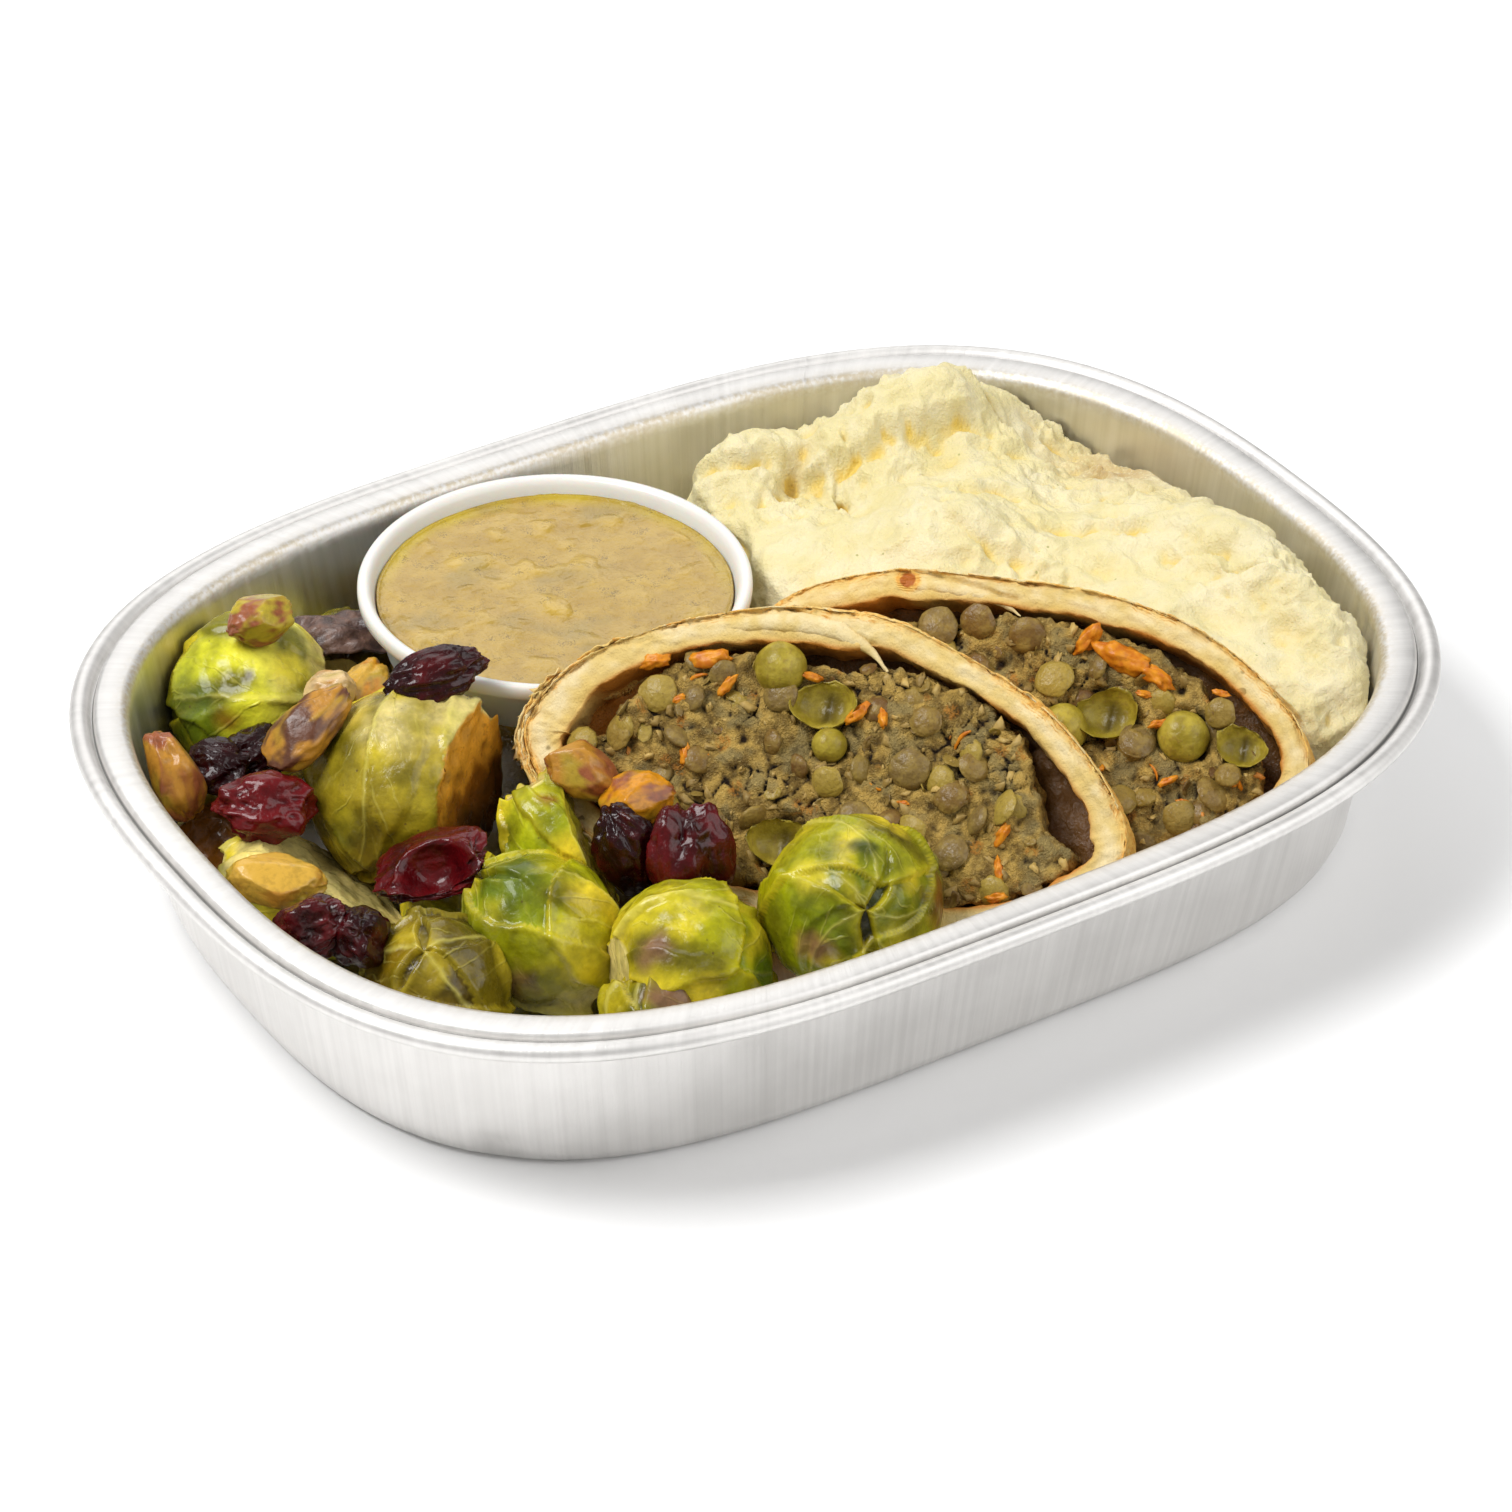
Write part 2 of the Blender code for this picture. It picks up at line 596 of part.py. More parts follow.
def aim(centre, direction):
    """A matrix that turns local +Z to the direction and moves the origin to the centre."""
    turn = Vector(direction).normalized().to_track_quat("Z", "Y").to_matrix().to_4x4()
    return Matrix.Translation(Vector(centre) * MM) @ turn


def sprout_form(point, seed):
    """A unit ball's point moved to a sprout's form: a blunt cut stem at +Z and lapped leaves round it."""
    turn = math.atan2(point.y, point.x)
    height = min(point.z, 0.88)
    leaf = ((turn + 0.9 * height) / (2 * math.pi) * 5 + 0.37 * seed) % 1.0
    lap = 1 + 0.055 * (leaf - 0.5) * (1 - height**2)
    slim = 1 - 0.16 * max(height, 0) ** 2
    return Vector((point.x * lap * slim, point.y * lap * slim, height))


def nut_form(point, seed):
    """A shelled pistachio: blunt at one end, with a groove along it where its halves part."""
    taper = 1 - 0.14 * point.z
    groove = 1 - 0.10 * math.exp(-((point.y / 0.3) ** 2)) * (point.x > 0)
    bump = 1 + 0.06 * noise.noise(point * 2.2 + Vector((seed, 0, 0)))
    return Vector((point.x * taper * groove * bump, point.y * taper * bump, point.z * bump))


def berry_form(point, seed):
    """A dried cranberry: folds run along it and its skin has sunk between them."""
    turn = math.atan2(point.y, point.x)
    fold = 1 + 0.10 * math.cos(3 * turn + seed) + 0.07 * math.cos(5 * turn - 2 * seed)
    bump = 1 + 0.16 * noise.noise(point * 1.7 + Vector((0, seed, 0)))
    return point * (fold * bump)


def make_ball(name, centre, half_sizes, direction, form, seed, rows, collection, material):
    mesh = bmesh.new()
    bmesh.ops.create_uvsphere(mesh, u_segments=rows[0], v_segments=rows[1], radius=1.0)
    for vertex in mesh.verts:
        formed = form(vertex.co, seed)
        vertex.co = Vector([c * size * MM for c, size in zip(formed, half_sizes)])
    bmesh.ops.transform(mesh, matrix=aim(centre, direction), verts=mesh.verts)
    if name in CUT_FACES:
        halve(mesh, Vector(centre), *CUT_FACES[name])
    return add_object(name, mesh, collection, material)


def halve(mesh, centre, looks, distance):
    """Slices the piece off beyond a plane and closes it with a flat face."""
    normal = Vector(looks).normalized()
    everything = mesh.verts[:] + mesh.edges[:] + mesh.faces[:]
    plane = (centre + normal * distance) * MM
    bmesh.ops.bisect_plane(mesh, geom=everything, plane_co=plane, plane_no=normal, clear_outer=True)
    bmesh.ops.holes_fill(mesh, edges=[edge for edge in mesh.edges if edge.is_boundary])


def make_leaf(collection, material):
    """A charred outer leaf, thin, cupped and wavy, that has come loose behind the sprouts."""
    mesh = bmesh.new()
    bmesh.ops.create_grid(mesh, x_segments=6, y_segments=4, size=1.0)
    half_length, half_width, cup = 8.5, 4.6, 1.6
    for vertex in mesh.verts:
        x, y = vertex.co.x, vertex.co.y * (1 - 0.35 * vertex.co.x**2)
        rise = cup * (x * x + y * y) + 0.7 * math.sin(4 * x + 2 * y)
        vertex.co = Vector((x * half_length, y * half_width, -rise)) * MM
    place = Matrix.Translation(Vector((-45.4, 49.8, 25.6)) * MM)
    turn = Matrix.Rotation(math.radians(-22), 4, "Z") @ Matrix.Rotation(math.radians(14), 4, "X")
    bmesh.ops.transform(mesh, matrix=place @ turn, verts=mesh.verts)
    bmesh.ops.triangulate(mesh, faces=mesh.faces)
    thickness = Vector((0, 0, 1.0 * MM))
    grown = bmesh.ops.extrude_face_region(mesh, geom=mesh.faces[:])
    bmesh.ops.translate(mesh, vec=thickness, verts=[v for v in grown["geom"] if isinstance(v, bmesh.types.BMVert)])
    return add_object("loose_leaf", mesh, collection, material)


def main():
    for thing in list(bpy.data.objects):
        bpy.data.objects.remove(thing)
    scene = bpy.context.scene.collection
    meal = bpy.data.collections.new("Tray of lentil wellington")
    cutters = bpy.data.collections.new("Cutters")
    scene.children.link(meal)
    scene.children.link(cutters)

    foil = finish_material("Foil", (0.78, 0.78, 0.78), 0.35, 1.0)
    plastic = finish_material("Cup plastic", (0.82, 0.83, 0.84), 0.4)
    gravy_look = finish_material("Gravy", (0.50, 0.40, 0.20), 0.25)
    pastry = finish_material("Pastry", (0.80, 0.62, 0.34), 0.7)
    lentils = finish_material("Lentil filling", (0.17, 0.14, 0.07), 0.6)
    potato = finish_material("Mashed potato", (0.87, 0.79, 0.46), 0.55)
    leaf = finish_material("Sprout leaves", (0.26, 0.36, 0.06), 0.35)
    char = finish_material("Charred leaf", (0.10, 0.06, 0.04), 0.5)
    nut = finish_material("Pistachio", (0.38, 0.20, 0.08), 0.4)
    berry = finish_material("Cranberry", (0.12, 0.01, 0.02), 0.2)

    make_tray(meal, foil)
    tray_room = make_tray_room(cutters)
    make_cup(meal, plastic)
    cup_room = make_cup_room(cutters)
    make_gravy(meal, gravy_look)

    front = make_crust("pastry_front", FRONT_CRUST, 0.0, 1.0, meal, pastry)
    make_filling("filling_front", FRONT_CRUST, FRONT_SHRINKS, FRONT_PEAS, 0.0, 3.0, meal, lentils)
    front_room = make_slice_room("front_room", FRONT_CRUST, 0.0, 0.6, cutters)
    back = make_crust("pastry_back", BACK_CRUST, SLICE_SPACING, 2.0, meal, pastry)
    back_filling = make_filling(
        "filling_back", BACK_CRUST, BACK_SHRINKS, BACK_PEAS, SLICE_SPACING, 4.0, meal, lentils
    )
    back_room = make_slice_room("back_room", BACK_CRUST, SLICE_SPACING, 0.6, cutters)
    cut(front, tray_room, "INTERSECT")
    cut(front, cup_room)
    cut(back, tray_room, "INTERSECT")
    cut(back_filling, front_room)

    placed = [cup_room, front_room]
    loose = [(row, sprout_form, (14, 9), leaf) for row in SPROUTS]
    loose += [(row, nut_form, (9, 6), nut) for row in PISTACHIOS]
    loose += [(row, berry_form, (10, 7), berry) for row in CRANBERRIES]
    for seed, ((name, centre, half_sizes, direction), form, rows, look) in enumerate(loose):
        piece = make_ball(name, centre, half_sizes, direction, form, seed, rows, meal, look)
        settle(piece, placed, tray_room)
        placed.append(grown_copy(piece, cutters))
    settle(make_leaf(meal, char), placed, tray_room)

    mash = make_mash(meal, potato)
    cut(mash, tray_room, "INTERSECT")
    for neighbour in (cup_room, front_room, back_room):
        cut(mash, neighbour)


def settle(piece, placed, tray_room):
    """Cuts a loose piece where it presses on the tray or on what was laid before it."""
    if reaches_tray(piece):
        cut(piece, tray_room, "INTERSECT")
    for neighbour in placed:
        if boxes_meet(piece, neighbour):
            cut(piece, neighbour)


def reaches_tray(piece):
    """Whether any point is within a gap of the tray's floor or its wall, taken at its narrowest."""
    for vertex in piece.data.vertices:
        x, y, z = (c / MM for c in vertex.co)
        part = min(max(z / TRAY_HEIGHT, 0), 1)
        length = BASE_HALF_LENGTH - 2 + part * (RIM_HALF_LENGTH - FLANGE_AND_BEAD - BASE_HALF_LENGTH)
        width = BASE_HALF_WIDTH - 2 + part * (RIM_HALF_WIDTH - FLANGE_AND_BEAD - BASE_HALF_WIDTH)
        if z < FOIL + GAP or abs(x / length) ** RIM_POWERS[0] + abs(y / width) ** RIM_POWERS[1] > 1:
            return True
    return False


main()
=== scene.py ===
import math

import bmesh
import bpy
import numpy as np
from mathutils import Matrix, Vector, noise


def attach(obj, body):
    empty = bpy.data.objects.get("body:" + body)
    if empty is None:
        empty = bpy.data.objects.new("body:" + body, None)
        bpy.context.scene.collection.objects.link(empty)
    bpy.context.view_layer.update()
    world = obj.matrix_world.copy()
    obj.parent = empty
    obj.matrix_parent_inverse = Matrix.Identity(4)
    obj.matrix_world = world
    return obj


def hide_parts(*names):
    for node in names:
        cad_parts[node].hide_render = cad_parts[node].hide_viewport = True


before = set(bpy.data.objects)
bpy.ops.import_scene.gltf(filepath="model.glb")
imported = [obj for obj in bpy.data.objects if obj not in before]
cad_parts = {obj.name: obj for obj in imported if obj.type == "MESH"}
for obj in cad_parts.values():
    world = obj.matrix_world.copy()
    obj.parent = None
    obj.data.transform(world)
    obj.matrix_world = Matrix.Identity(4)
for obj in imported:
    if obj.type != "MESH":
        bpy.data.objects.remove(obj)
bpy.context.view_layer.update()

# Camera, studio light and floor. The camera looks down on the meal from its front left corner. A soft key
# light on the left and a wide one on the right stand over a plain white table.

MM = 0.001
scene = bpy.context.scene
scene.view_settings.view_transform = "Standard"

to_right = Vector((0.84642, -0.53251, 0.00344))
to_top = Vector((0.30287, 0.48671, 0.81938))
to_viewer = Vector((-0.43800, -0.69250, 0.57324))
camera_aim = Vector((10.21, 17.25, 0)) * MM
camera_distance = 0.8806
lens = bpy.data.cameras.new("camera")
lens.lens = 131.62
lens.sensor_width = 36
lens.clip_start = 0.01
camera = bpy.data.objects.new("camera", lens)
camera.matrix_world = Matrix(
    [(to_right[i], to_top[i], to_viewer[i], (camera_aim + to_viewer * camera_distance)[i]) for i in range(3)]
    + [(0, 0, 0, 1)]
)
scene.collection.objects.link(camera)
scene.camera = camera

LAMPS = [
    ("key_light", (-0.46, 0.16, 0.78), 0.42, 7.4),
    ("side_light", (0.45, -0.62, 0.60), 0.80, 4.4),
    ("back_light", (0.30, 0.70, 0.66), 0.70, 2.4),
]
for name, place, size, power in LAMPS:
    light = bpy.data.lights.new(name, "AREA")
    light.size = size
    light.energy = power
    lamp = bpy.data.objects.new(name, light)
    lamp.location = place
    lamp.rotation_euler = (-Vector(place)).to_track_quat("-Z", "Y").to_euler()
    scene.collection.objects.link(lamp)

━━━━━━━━

Please print the material above exactly as it appears, from its first line through the line containing "return Matrix.Translation(Vector(centre) *", inclusive, and stop there.

## Solution
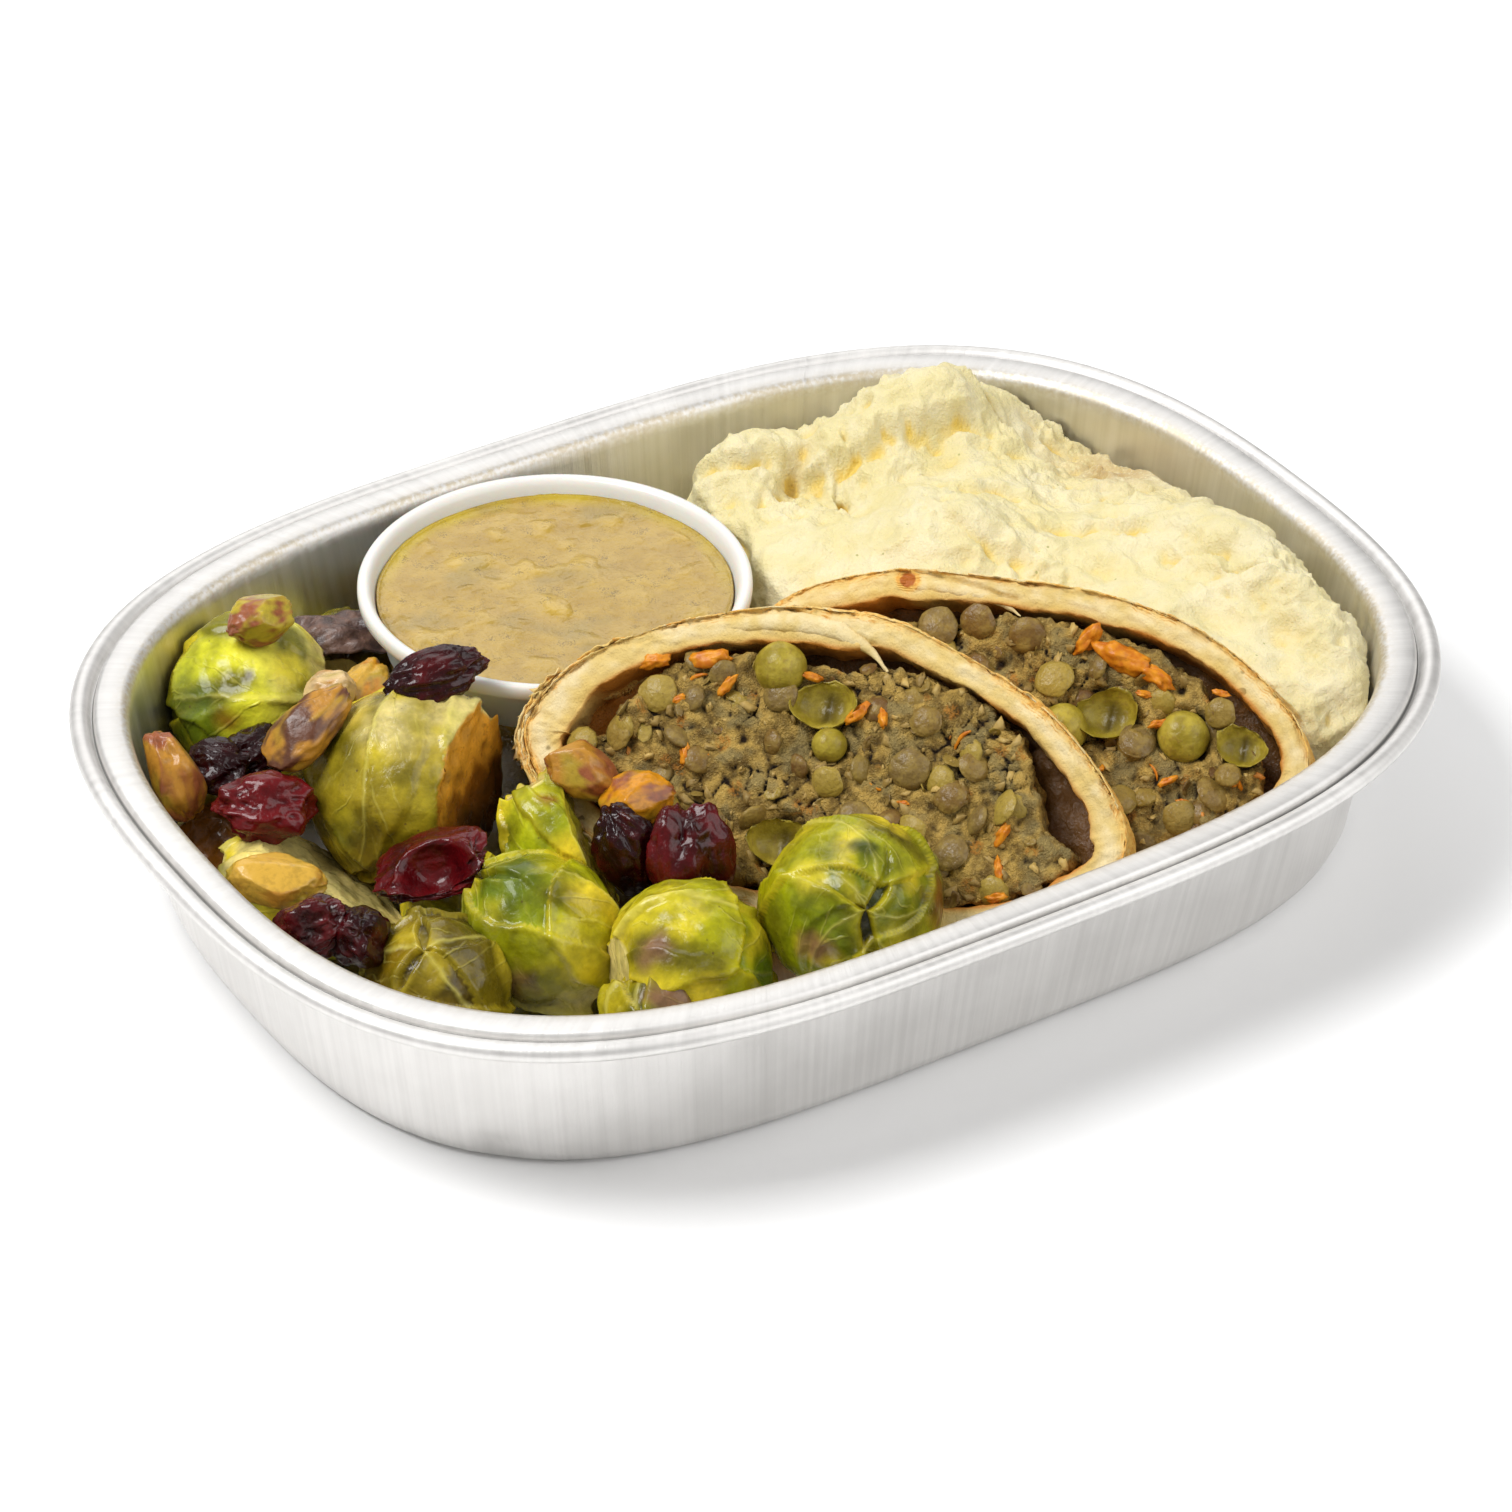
Write part 2 of the Blender code for this picture. It picks up at line 596 of part.py. More parts follow.
def aim(centre, direction):
    """A matrix that turns local +Z to the direction and moves the origin to the centre."""
    turn = Vector(direction).normalized().to_track_quat("Z", "Y").to_matrix().to_4x4()
    return Matrix.Translation(Vector(centre) * MM) @ turn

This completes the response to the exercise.